At 42 months, 6.7% of the Yoga-CaRe group and 7.3% of controls experienced the composite primary endpoint of death, nonfatal MI, nonfatal stroke, and emergency cardiovascular hospitalization. The difference failed to reach statistical significance in an intent-to-treat analysis (hazard ratio [HR], 0.91; 95% confidence interval [CI], 0.72  - 1.15).

The analysis was underpowered to detect differences because less than half the number of estimated events occurred, said Prabhakaran, who also noted that post-MI care improved in India during the study.

In a per-protocol analysis of 1059 patients who completed at least 10 Yoga-CaRe sessions, however, the number of primary endpoint events was nearly halved (HR, 0.54; 95% CI, 0.38 - 0.76; log rank P < .001).

Self-rated quality of life, measured by the mean change in the EQ-5D Visual Analog Scale score at 3 months, significantly favored the Yoga-CaRe group over controls (10.7 vs 9.2; P = .002).

Patients who practiced yoga  were more likely to return to preinfarct daily activities (P < .001) and to achieve up to six health states (P = .04) but were just as likely as controls to stop smoking (P = .11) or to achieve high medication adherence (P = .52).

Was It a Fair Comparator?

Invited discussant Vera Bittner, MD, University of Alabama, Birmingham, said the yoga intervention was well defined but that the enhanced standard care intervention had far fewer contacts with study staff.

"This is something that could have affected the quality of life and also the return to prior activities measure since we know from cardiac rehab settings that encouragement from staff can actually play a big role in these measurements," she said.

There also was no physical activity intervention in the control arm, raising the question of whether the observed group differences are yoga-specific and whether similar results could be achieved with a home-walking program.

As to the generalizability of the results, Bittner said it is unclear whether they would translate to MI populations in other settings or to sicker patients, given the young age of the patients, low proportion of women, and low cardiovascular event rate.

Adherence to the yoga intervention of only 53% further raises the question of whether adherence would be worse outside the clinical trial setting.

Going forward, yoga intervention studies need to compare standard in-center or home-based cardiac rehabilitation, Bittner concluded.

"What we were missing here is a comparison with our traditional evidence-based protocol of cardiac rehab vs yoga," past AHA president Donna Arnett, MSPH, PhD, University of Kentucky College of Public Health, Lexington, told theheart.org | Medscape Cardiology. "Seeing that comparison would be a great next step in this research."

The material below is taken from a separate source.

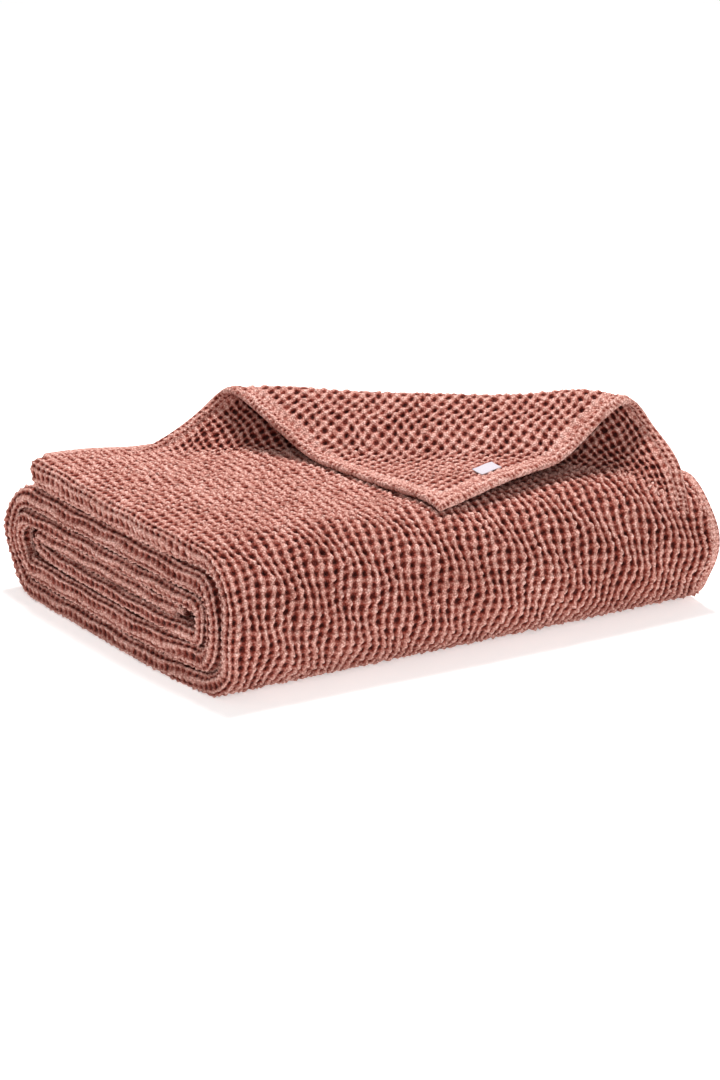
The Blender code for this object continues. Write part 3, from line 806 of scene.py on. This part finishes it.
def waffle_cotton():
    """Combed cotton in waffle weave: soft lumpy ridges round pits painted dark red as painted shade,
    with no gloss.
    """
    made, tree, shader = new_material("combed_cotton_waffle_weave", Roughness=0.95,
                                      Specular_IOR_Level=0.08, Sheen_Weight=0.16,
                                      Sheen_Roughness=0.5, Sheen_Tint=linear(COTTON_SHEEN))
    maths = "ShaderNodeMath"
    lattice = add(tree, "ShaderNodeUVMap", {"uv_map": "lattice"})
    strength = add(tree, "ShaderNodeAttribute", {"attribute_name": "pit_strength"}).outputs["Fac"]
    ribbed = add(tree, "ShaderNodeAttribute", {"attribute_name": "rib_strength"}).outputs["Fac"]
    split = add(tree, "ShaderNodeSeparateXYZ", i0=lattice)
    # The pits as in the relief, where both waves are high: wide, and painted dark as painted shade.
    waves = []
    for k in range(2):
        angle = add(tree, maths, "MULTIPLY", i0=split.outputs[k], i1=math.pi)
        sine = add(tree, maths, "SINE", i0=angle)
        waves.append(add(tree, maths, "MULTIPLY", i0=sine, i1=sine))
    both = add(tree, maths, "MULTIPLY", i0=waves[0], i1=waves[1])
    either = add(tree, maths, "ADD", i0=waves[0], i1=waves[1])
    rest = add(tree, maths, "SUBTRACT", i0=either, i1=both)
    rest = add(tree, maths, "ADD", i0=rest, i1=0.0001)
    pit = add(tree, maths, "DIVIDE", i0=both, i1=rest)
    pit = add(tree, maths, "POWER", i0=pit, i1=1.35)
    # Between the knobs the ridges lie lower and are painted darker as painted shade, most of all
    # those across ribs.
    across = add(tree, maths, "SUBTRACT", i0=waves[0], i1=both)
    along = add(tree, maths, "SUBTRACT", i0=waves[1], i1=both)
    across_shade = add(tree, maths, "MULTIPLY_ADD", i0=ribbed, i1=0.20, i2=0.28)
    along = add(tree, maths, "MULTIPLY", i0=along, i1=0.15)
    low = add(tree, maths, "MULTIPLY_ADD", i0=across, i1=across_shade, i2=along)
    pit = add(tree, maths, "ADD", i0=low, i1=pit)
    pit = add(tree, maths, "MULTIPLY", i0=pit, i1=strength)
    # Loose fibres, loops of yarn with painted shade in the gaps between them, and patches of a
    # slightly darker tone.
    place = add(tree, "ShaderNodeTexCoord").outputs["Object"]
    fibre = add(tree, "ShaderNodeTexNoise", Vector=place, Scale=FIBRES, Detail=2.0, Roughness=0.6)
    loops = add(tree, "ShaderNodeTexVoronoi", {"feature": "F1"}, Vector=place, Scale=LOOPS_OF_YARN)
    patch = add(tree, "ShaderNodeTexNoise", Vector=place, Scale=PATCHES, Detail=2.0)
    # The ramp turns the pit mask, roughened by the fibres, into cloth colour on the ridges and
    # painted shade in the pits.
    pit = add(tree, maths, "SUBTRACT", i0=pit, i1=0.17)
    pit_shade_and_fibres = add(tree, maths, "MULTIPLY_ADD", i0=fibre, i1=0.34, i2=pit)
    colour = add(tree, "ShaderNodeValToRGB", {"stops": CLOTH_AND_PIT_SHADE_STOPS}, i0=pit_shade_and_fibres).outputs[0]
    for stops, factor, share in ((LOOP_GAP_SHADE_STOPS, loops, 0.85), (PATCH_STOPS, patch, 0.8)):
        shade = add(tree, "ShaderNodeValToRGB", {"stops": stops}, i0=factor)
        colour = add(tree, "ShaderNodeMix", {"data_type": "RGBA", "blend_type": "MULTIPLY"},
                     i0=share, i6=colour, i7=shade).outputs[2]
    tree.links.new(colour, shader.inputs["Base Color"])
    relief = add(tree, maths, "MULTIPLY", i0=loops, i1=-0.80)
    relief = add(tree, maths, "MULTIPLY_ADD", i0=fibre, i1=0.55, i2=relief)
    bump = add(tree, "ShaderNodeBump", Strength=0.9, Distance=YARN_RELIEF, Height=relief)
    tree.links.new(bump.outputs[0], shader.inputs["Normal"])
    return made


def white_tape():
    """Woven polyester tape, matt and close: fine crossing threads that hardly show."""
    made, tree, shader = new_material("woven_white_tape", Roughness=0.65)
    lattice = add(tree, "ShaderNodeUVMap", {"uv_map": "lattice"})
    threads = [add(tree, "ShaderNodeTexWave", {"bands_direction": way}, Vector=lattice,
                   Scale=TAPE_THREADS).outputs[1] for way in "XY"]
    both = add(tree, "ShaderNodeMath", "MULTIPLY", i0=threads[0], i1=threads[1])
    colour = add(tree, "ShaderNodeValToRGB", {"stops": TAPE_STOPS}, i0=both)
    tree.links.new(colour.outputs[0], shader.inputs["Base Color"])
    bump = add(tree, "ShaderNodeBump", Strength=0.4, Distance=THREAD_RELIEF, Height=both)
    tree.links.new(bump.outputs[0], shader.inputs["Normal"])
    return made


def floor_finish():
    """Matt white card, lit a little from within so that the stack's shadow stays faint."""
    made, tree, shader = new_material("pale_matt_floor", Roughness=0.9,
                                      Emission_Color=linear("#FFFFFF"), Emission_Strength=0.48)
    place = add(tree, "ShaderNodeTexCoord").outputs["Object"]
    grain = add(tree, "ShaderNodeTexNoise", Vector=place, Scale=4.0)
    colour = add(tree, "ShaderNodeValToRGB", {"stops": FLOOR_STOPS}, i0=grain)
    tree.links.new(colour.outputs[0], shader.inputs["Base Color"])
    return made


# Putting it together.

waffle_finish = waffle_cotton()
tape_finish = white_tape()

# The cells along the strip at which its faces end.
top_end = round(FOLD_RUN[0][1] / CELL)
front_end = round(FOLD_RUN[1][0] / CELL)
bottom_end = round(FOLD_RUN[1][1] / CELL)
back_end = round(FOLD_RUN[2][0] / CELL) + 4
strip_end = math.floor(FOLD_RUN[-1][1] / CELL)

# Name, its way of lying, cells across the strip, cells along it, steps to a cell, face drop.
for name, way, across, along, fine, drop in (
        ("top_face", round_fold, (1, LAST_CELL), (1, top_end), 6, 0.0),
        ("top_nose", round_fold, (EDGE_CELL, LAST_CELL), (0, 1), 6, 0.0),
        ("front_face", round_fold, (1, LAST_CELL), (top_end, front_end), 7, 0.0),
        ("under_face", round_fold, (1, EDGE_CELL), (front_end, bottom_end), 1, KNOB_RISE),
        ("back_face", round_fold, (1, EDGE_CELL), (bottom_end, back_end), 6, 0.0),
        ("left_folds", round_fold, (EDGE_CELL, LAST_CELL), (front_end, strip_end), 6, 0.0),
        ("right_folds", round_lobe, (0, 4), (0, strip_end), 4, 0.0)):
    cloth_piece(name, waffle_finish, way, across, along, fine, drop)
corner_piece("turned_corner", waffle_finish)
for name, (share, inset) in SIDE_HEMS.items():
    side_hem(name, waffle_finish, SIDE_HEM_FROM, FOLD_RUN[-1][1], share, inset)
for k, (letter, share) in enumerate(END_HEMS.items()):
    # Every other hem lies a little further in.
    further = k % 2
    end_hem("end_hem_" + letter, waffle_finish,
                         -WIDTH / 2.0 + 0.0120 + 0.0020 * further, WIDTH / 2.0 - 0.0025,
                         share, 0.0012 + 0.0015 * further)
core = folded_sheet("folded_throw_sheet", waffle_finish)
core.modifiers.new("cloth", "SOLIDIFY").thickness = SHEET_THICK
core.modifiers["cloth"].offset = 0.0
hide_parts("blanket")
tab = tab_piece("blank_tab", tape_finish)
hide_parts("tab")

# Stage, light and camera.

floor_mesh = bpy.data.meshes.new("floor")
bm = bmesh.new()
bmesh.ops.create_grid(bm, x_segments=1, y_segments=1, size=FLOOR_HALF)
bm.to_mesh(floor_mesh)
bm.free()
floor = bpy.data.objects.new("floor", floor_mesh)
floor_mesh.materials.append(floor_finish())
bpy.context.scene.collection.objects.link(floor)

world = bpy.data.worlds.new("studio")
world.use_nodes = True
sky = world.node_tree.nodes["Background"]
sky.inputs["Color"].default_value = linear("#FFFFFF")
sky.inputs["Strength"].default_value = 0.30
bpy.context.scene.world = world


def soft_light(name, place, size, watts):
    """A square softbox that faces the stack."""
    data = bpy.data.lights.new(name, "AREA")
    data.size = size
    data.energy = watts
    made = bpy.data.objects.new(name, data)
    made.location = place
    towards = Vector((0.0, 0.0, 0.05)) - Vector(place)
    made.rotation_euler = towards.to_track_quat("-Z", "Y").to_euler()
    bpy.context.scene.collection.objects.link(made)


# The key light stands high behind the right side, and the fill low before the left front.
soft_light("key", (0.25, 0.30, 2.0), 0.5, 59.0)
soft_light("fill", (-1.0, -1.95, 1.15), 1.0, 20.0)

turn_by, rise = math.radians(CAMERA_TURN), math.radians(CAMERA_RISE)
back = Vector((math.sin(turn_by) * math.cos(rise), -math.cos(turn_by) * math.cos(rise),
               math.sin(rise)))
camera = bpy.data.cameras.new("camera")
camera.sensor_fit = "HORIZONTAL"
camera.sensor_width = SENSOR_WIDTH
camera.lens = SENSOR_WIDTH * CAMERA_AWAY / (FRAME_PIXELS[0] * PIXEL_SIZE)
camera.shift_x = (FRAME_PIXELS[0] / 2.0 - TARGET_PIXEL[0]) / FRAME_PIXELS[0]
camera.shift_y = (TARGET_PIXEL[1] - FRAME_PIXELS[1] / 2.0) / FRAME_PIXELS[0]
eye = bpy.data.objects.new("camera", camera)
eye.location = Vector(CAMERA_TARGET) + back * CAMERA_AWAY
eye.rotation_mode = "QUATERNION"
eye.rotation_quaternion = (-back).to_track_quat("-Z", "Y")
bpy.context.scene.collection.objects.link(eye)
bpy.context.scene.camera = eye
bpy.context.scene.view_settings.view_transform = "Standard"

Cardiac rehabilitation is one of the best evidenced-based programs available for preventing secondary infarctions for people in the post-MI setting but is vastly underused, she observed.

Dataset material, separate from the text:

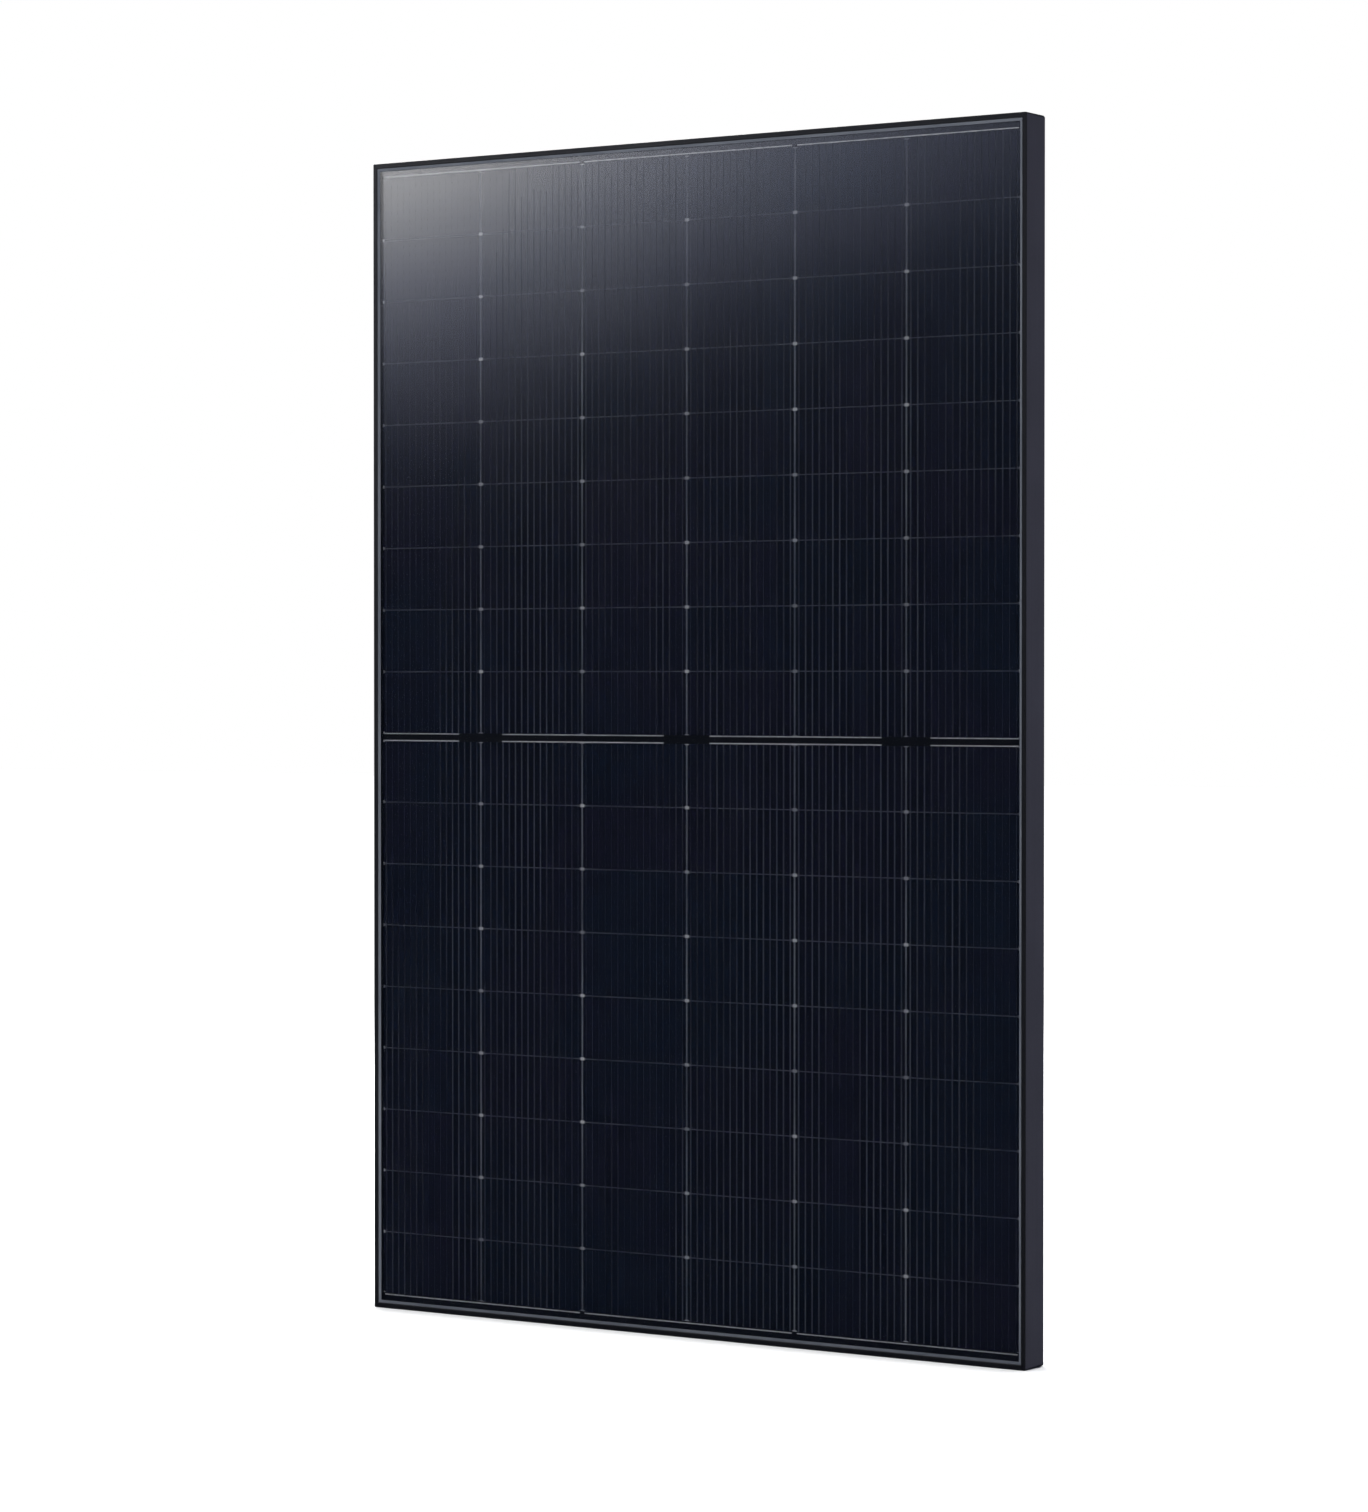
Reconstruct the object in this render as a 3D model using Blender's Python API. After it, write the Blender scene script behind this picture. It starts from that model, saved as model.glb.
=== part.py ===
"""Framed solar panel: 108 half cells under glass in a black aluminium frame, and three junction boxes.

Run with: blender --background --python part.py
Frame: metres, +Z up. The panel stands on its lower edge with its glass facing -Y. The origin is the
bottom centre of its box. Distances named v run rearwards from the frame's front face, and distances
named u run inwards from the frame's outer faces.
"""

import math

import bmesh
import bpy

MM = 0.001

# Whole panel
WIDTH = 1134 * MM
HEIGHT = 1722 * MM
DEPTH = 50 * MM
MIDDLE_Z = HEIGHT / 2

# Frame profile
WALL = 1.8 * MM
LIP_WIDTH = 7.5 * MM
LIP_THICKNESS = 1.8 * MM
LIP_CHAMFER = 0.8 * MM
NOSE_RADIUS = 0.8 * MM
NOSE_STEPS = 4
HEEL_CHAMFER = 0.4 * MM
SHELF_V = 8.45 * MM
CHAMBER_WIDTH = 8.0 * MM
FLANGE_WIDTH = 30 * MM
FLANGE_THICKNESS = 1.8 * MM
FRONT_CORNER_RADIUS = 2.5 * MM
REAR_CORNER_RADIUS = 5 * MM
CORNER_STEPS = 6
MITRE_GAP = 0.15 * MM

# Holes in the rear flanges
HOLE_U = 20.5 * MM
BOLT_SLOT = (14 * MM, 9 * MM)
BOLT_SLOT_OFFSETS = (495 * MM, 700 * MM)
DRAIN_SLOT = (14 * MM, 4 * MM)
DRAIN_SLOT_OFFSET = 480 * MM
GROUND_HOLE_DIAMETER = 4.2 * MM
GROUND_HOLE_OFFSET = 120 * MM

# Corner keys, pressed into the rails' chambers
KEY_LEG = 62 * MM
KEY_FIT = 0.3 * MM
KEY_TEETH = 6
KEY_TOOTH_PITCH = 7 * MM
KEY_TOOTH_HEIGHT = 0.9 * MM
KEY_CLEAR_OF_CORNER = 14 * MM

# Laminate, as layers from the front
GLASS = (2.5 * MM, 5.7 * MM)
FRONT_ENCAPSULANT = (5.8 * MM, 6.1 * MM)
COVER_STRIP = (6.15 * MM, 6.3 * MM)
WIRE = (6.35 * MM, 6.6 * MM)
CELL = (6.66 * MM, 6.86 * MM)
REAR_ENCAPSULANT = (6.95 * MM, 7.45 * MM)
BACKSHEET = (7.55 * MM, 7.85 * MM)
GLASS_EDGE_U = 2.8 * MM
GLASS_CORNER = 2 * MM
SHEET_EDGE_U = 3.2 * MM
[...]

"I think what we need to better understand right now is why we have such a low uptake of cardiac rehab in our population," Arnett said. "Maybe yoga would be less threatening to a population in the post-MI setting than cardiac rehab using traditional methods, but we still need that comparison."

That said, she added, "In low- and middle-income countries, this potentially could be a great solution."

Having demonstrated the safety and feasibility of yoga in the post-MI setting, Prabhakaran said they want to extend the intervention to heart failure. "The heart failure population is growing and a recent study in India showed that 50 percent of patients are dead in five years," he said in an interview.

As to whether yoga could be a low-cost alternative, rather than only an adjunct to standard cardiac rehabilitation, he added, "It can replace it but it would be a leap of faith for a country like the United States, which has years of experience with cardiac rehabilitation."

The trial was funded by the Indian Council for Medical Researh (India) and Medical Research Council (United Kingdom). Prabhakaran, Arnett, and Vittner reported no relevant conflicts of interest.

American Heart Association (AHA) 2018 Scientific Sessions. Abstract 19546. Presented November 10, 2018.